* **Data for this task**:

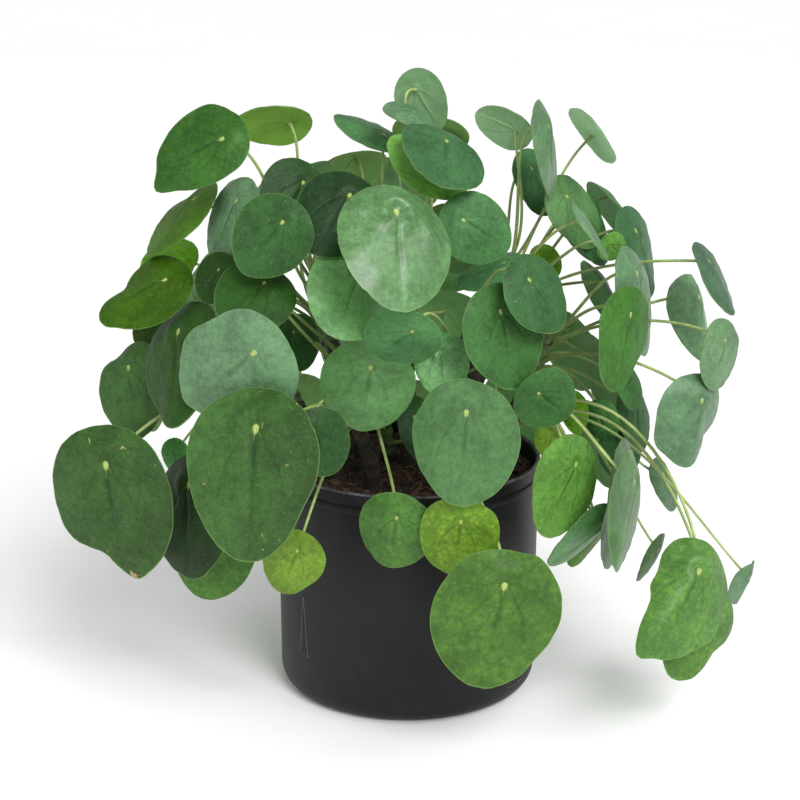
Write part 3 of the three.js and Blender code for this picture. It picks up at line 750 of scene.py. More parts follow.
@material("leaf stalk")
def material_stalk(sheet, place):
    """Smooth olive stalks, darker at the root, with a fine grain."""
    base = sheet.mottle(place, colour("stalk"), scale=40.0, strength=0.45)["Color"]
    dark = sheet.tinted(base, (0.30, 0.36, 0.24))
    grain = sheet.grain(sheet.stretched(place, (1, 1, 0.3)), 700.0)
    return {
        "Base Color": sheet.over(base, dark, sheet.attribute("root"), 0.85),
        "Roughness": sheet.line(grain["Value"], 0.14, 0.38),
        "Normal": sheet.bump(grain["Height"], 0.0002),
    }


@material("young stem")
def material_young_stem(sheet, place):
    """The green top of a stem, with the rings and scars that old stalks leave."""
    base = sheet.mottle(place, colour("young_stem"), scale=90.0, strength=0.6)["Color"]
    scars = sheet.ramp(sheet.noise(sheet.stretched(place, (1, 1, 2.6)), 95.0, 2.0), 0.55, 0.62)
    height = sheet.line(sheet.grain(place, 500.0)["Height"], 0.4, sheet.times(scars, -0.5))
    return {
        "Base Color": sheet.mix(scars, base, colour("bark")),
        "Roughness": sheet.line(scars, 0.25, 0.5),
        "Normal": sheet.bump(height, 0.0008),
    }


@material("stem bark")
def material_bark(sheet, place):
    """Brown, ringed and flaking bark of the old stems."""
    base = sheet.mottle(place, colour("bark"), scale=110.0, strength=0.9)["Color"]
    drawn = sheet.stretched(place, (0.35, 0.35, 1.0))
    rings = sheet.noise(drawn, 260.0, 3.0, roughness=0.6, distortion=0.6)
    light = sheet.tinted(base, (1.9, 1.8, 1.6))
    return {
        "Base Color": sheet.over(base, light, sheet.ramp(rings, 0.52, 0.66), 0.6),
        "Roughness": sheet.ramp(rings, 0.2, 0.8, 0.95, 0.7),
        "Normal": sheet.bump(sheet.line(sheet.grain(place, 450.0)["Height"], 0.5, rings), 0.0012),
    }


@material("potting mix")
def material_soil(sheet, place):
    """Dark, damp, reddish-brown potting mix."""
    base = sheet.mottle(place, colour("soil"), scale=300.0, strength=1.4)
    some = sheet.ramp(sheet.noise(place, 460.0, 2.0), 0.54, 0.60)
    height = sheet.line(sheet.cells(place, 330.0), -0.6, sheet.noise(place, 420.0, 5.0, roughness=0.7))
    return {
        "Base Color": sheet.over(base["Color"], colour("crumb"), some, 0.6),
        "Roughness": sheet.ramp(base["Patches"], 0.0, 1.0, 0.95, 0.75),
        "Normal": sheet.bump(height, 0.0030),
    }


@material("bark crumb")
def material_crumb(sheet, place):
    """Bark crumbs and fibres that lie on the soil."""
    grain = sheet.grain(place, 900.0)
    return {
        "Base Color": sheet.mottle(place, colour("crumb"), scale=420.0, strength=1.7)["Color"],
        "Roughness": sheet.line(grain["Value"], 0.25, 0.7),
        "Normal": sheet.bump(grain["Height"], 0.0006),
    }


@material("moulded plastic")
def material_pot(sheet, place):
    """Near-black moulded plastic with a fine grain, faint flow streaks, dust and a worn lip."""
    base = sheet.mottle(place, colour("pot"), scale=22.0, strength=0.35)["Color"]
    heights = sheet.add("ShaderNodeSeparateXYZ", {0: place}).outputs["Z"]
    streaks = sheet.noise(sheet.stretched(place, (1, 1, 0.06)), 160.0, 3.0, roughness=0.6)
    dust = sheet.times(sheet.ramp(sheet.noise(place, 60.0, 5.0, roughness=0.7), 0.50, 0.74), 0.14)
    low = sheet.ramp(heights, 0.0, 0.05, 0.45, 0.12)
    dusty = sheet.times(dust, sheet.plus(low, sheet.ramp(streaks, 0.5, 0.7, 0.0, 0.35)))
    base = sheet.mix(dusty, base, (0.11, 0.105, 0.10))
    lip = sheet.ramp(heights, RIM_HEIGHT - 0.0018, RIM_HEIGHT - 0.0004)
    worn = sheet.ramp(sheet.noise(place, 180.0, 2.0), 0.35, 0.65, 0.25, 0.8)
    grain = sheet.grain(place, 1400.0)
    height = sheet.line(streaks, 0.25, sheet.times(grain["Height"], 0.3))
    return {
        "Base Color": sheet.over(base, (0.16, 0.16, 0.18), lip, worn),
        "Roughness": sheet.line(dusty, 0.5, sheet.line(grain["Value"], 0.07, 0.44)),
        "Specular IOR Level": 0.26,
        "Normal": sheet.bump(height, 0.0003),
    }


@material("mould line")
def material_moulding(sheet, place):
    """The fine lines where the mould's parts met, rubbed a little paler than the wall."""
    base = sheet.mottle(place, colour("moulding"), scale=120.0, strength=0.8)["Color"]
    return {"Base Color": base, "Roughness": 0.5}


@material("studio floor")
def material_floor(sheet, place):
    """A plain pale studio floor."""
    base = sheet.mottle(place, colour("floor"), scale=1.5, strength=0.02)["Color"]
    return {"Base Color": base, "Roughness": 0.9}


# Where stems, stalks and leaves are, in millimetres


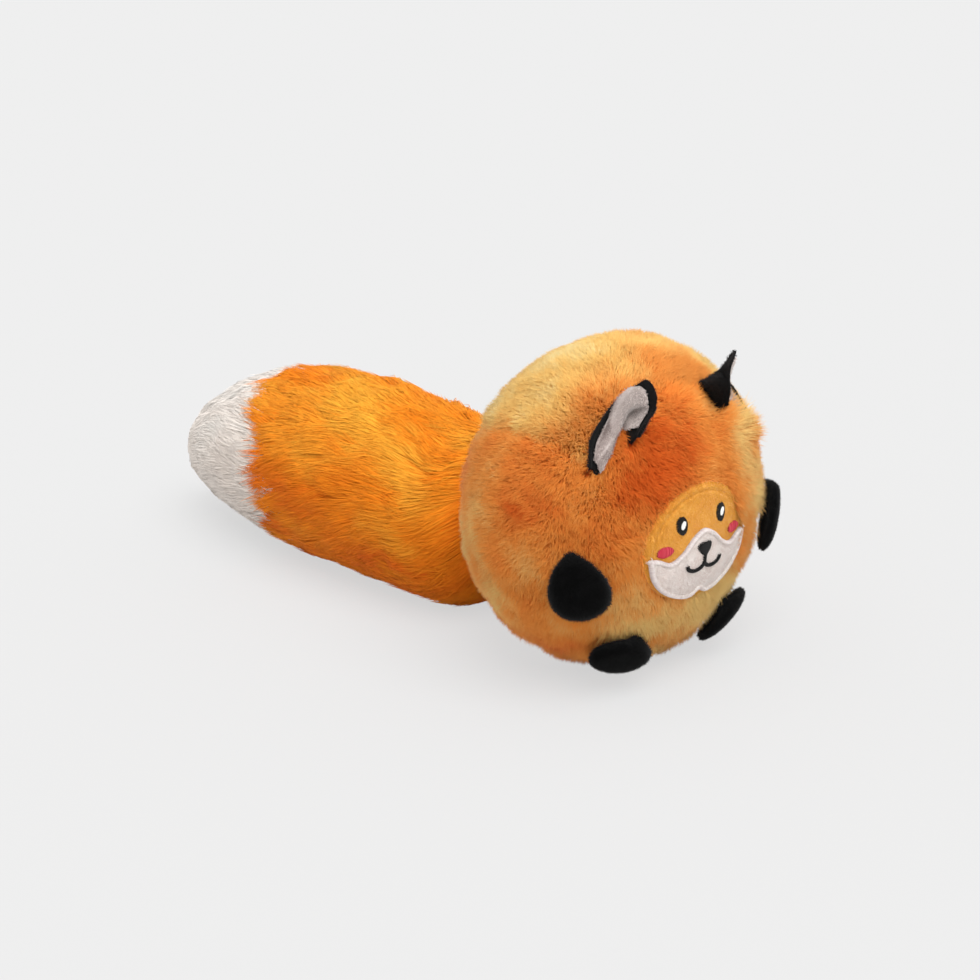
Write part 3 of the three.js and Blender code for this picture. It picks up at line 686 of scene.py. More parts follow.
work = bmesh.new()
bmesh.ops.create_icosphere(work, subdivisions=6, radius=1)
mesh = bpy.data.meshes.new("ball_stuffing")
work.to_mesh(mesh)
work.free()
way = np.empty(len(mesh.vertices) * 3, np.float32)
mesh.vertices.foreach_get("co", way)
way = way.reshape(-1, 3)
places = ball_centre + way * ball_half
out = outward(places)
pull, _ = seam_pull(places)
places = places - out * (pile_depth + backing_gap + seam_dip * pull)[:, None]
mesh.vertices.foreach_set("co", places.astype(np.float32).ravel())
mesh.polygons.foreach_set("use_smooth", np.ones(len(mesh.polygons), bool))
stuffing = placed("ball_stuffing", mesh)
mesh.materials.append(cloth_material("knit_backing", (206, 108, 42), (232, 142, 66), 1500, 0.0004))
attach(stuffing, "ball")
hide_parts("body_filling_front", "body_filling_back")
squeaker_plastic = cloth_material(
    "squeaker_plastic", (196, 200, 204), (214, 218, 222), 300, 0.0001, roughness=0.4, sheen=0)
for node in ("squeaker_bulb", "squeaker_reed"):
    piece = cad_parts[node]
    piece.data.materials.clear()
    piece.data.materials.append(squeaker_plastic)

# Face patch: an oval of short fleece let into the front panel, lower than the pile round it.
# A stitched line just inside its upper edge draws it in, and its rim turns down into the seam.
face_recess = 0.003
fleece_thickness = 0.002
face_groove_share, face_groove_width, face_groove_dip = 0.865, 0.022, 0.0006
face_roll_share, face_roll_dip = 0.92, 0.0016
face_hairs = 15000
fuzz_root, fuzz_stray = 0.0001, 0.45


def face_place(x, z, inset):
    """A place on the front of the ball, this far under its pile, by its x and height."""
    half = ball_half - np.asarray(inset)[..., None]
    rise = z - ball_centre[2]
    deep = np.sqrt(np.maximum(1 - (x / half[..., 0]) ** 2 - (rise / half[..., 2]) ** 2, 0.01))
    return np.stack(np.broadcast_arrays(x, -half[..., 1] * deep, z), -1)


def face_sink(share, turn):
    """How far the stitched line and the rolled rim draw the face down, round its oval."""
    upper = np.clip(np.sin(turn) * 2 + 0.9, 0, 1)
    groove = np.exp(-((share - face_groove_share) / face_groove_width) ** 2)
    roll = np.clip((share - face_roll_share) / (1 - face_roll_share), 0, 1) ** 2
    return face_groove_dip * upper * groove + face_roll_dip * roll


share = np.linspace(0, 1, 44)[:, None]
turn = np.linspace(0, 2 * pi, 129)[None, :-1]
x = share * face_half[0] * 0.995 * np.cos(turn)
z = face_middle_z + share * face_half[1] * 0.995 * np.sin(turn)
puff = 0.0003 * np.clip(1 - share ** 2, 0, 1)
top = face_place(x, z, face_recess + face_sink(share, turn) - puff)
under = face_place(x, z, np.full(x.shape, face_recess + fleece_thickness))
patch = cloth_piece("face_fleece", top, under, wrap=True)
patch.data.materials.append(
    cloth_material("face_fleece", (226, 148, 52), (242, 174, 70), 1900, 0.0005))
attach(patch, "ball")
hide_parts("face_patch")


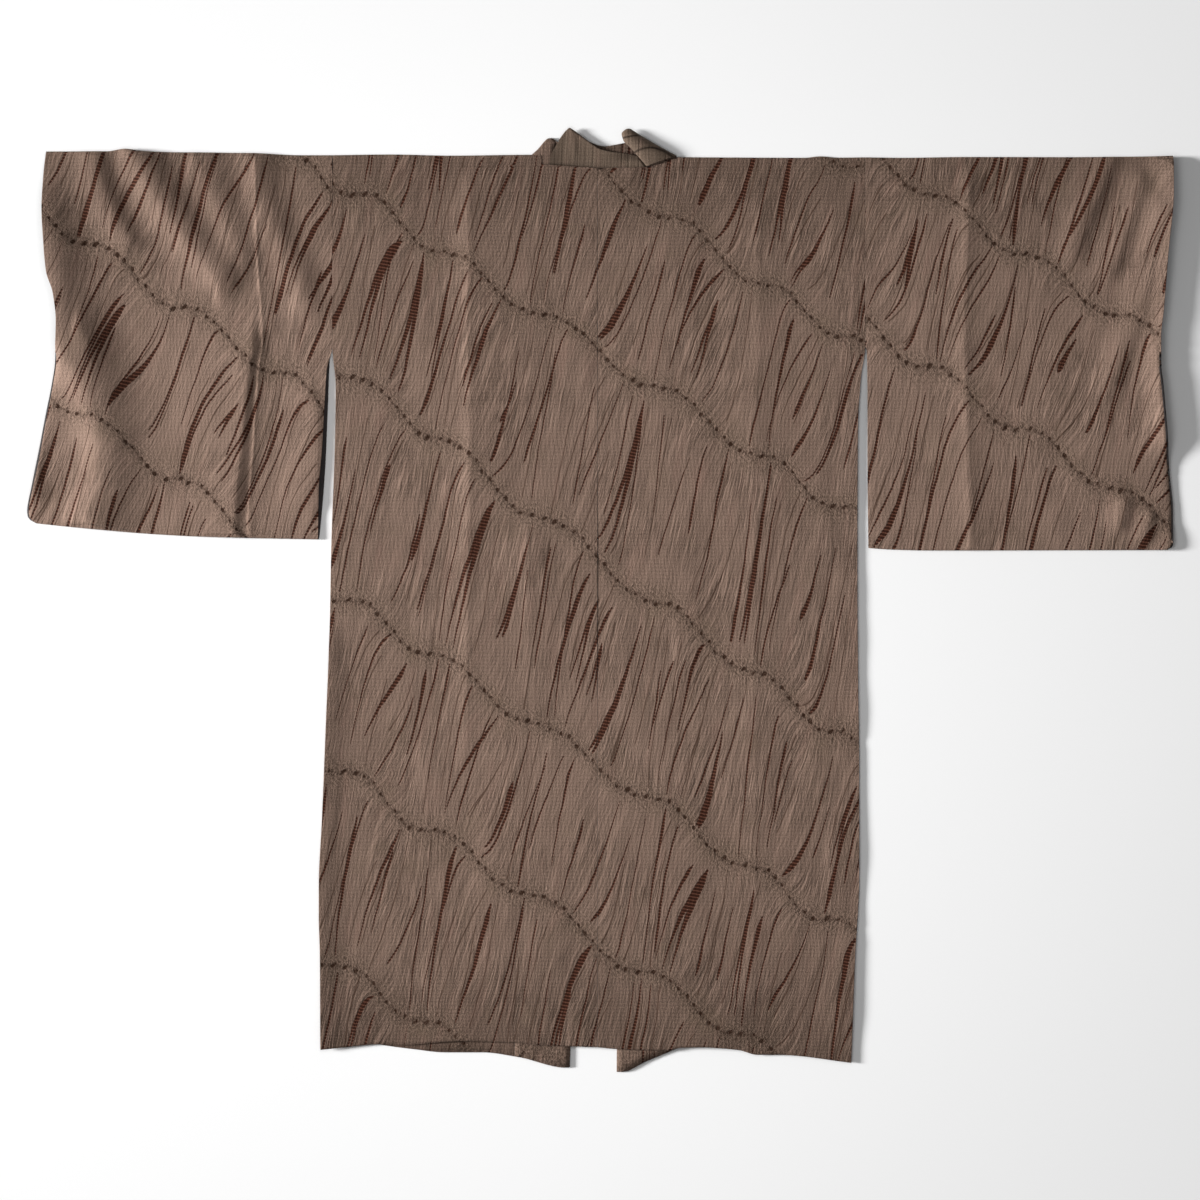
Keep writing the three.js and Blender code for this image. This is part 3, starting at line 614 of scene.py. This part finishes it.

* **What you should do**:
Copy out precisely the lines from the line with "686 of scene.py. More parts follow." to the line with "for node in" in the material above, including those two lines and omitting all the rest.

* **Written solution**:
Write part 3 of the three.js and Blender code for this picture. It picks up at line 686 of scene.py. More parts follow.
work = bmesh.new()
bmesh.ops.create_icosphere(work, subdivisions=6, radius=1)
mesh = bpy.data.meshes.new("ball_stuffing")
work.to_mesh(mesh)
work.free()
way = np.empty(len(mesh.vertices) * 3, np.float32)
mesh.vertices.foreach_get("co", way)
way = way.reshape(-1, 3)
places = ball_centre + way * ball_half
out = outward(places)
pull, _ = seam_pull(places)
places = places - out * (pile_depth + backing_gap + seam_dip * pull)[:, None]
mesh.vertices.foreach_set("co", places.astype(np.float32).ravel())
mesh.polygons.foreach_set("use_smooth", np.ones(len(mesh.polygons), bool))
stuffing = placed("ball_stuffing", mesh)
mesh.materials.append(cloth_material("knit_backing", (206, 108, 42), (232, 142, 66), 1500, 0.0004))
attach(stuffing, "ball")
hide_parts("body_filling_front", "body_filling_back")
squeaker_plastic = cloth_material(
    "squeaker_plastic", (196, 200, 204), (214, 218, 222), 300, 0.0001, roughness=0.4, sheen=0)
for node in ("squeaker_bulb", "squeaker_reed"):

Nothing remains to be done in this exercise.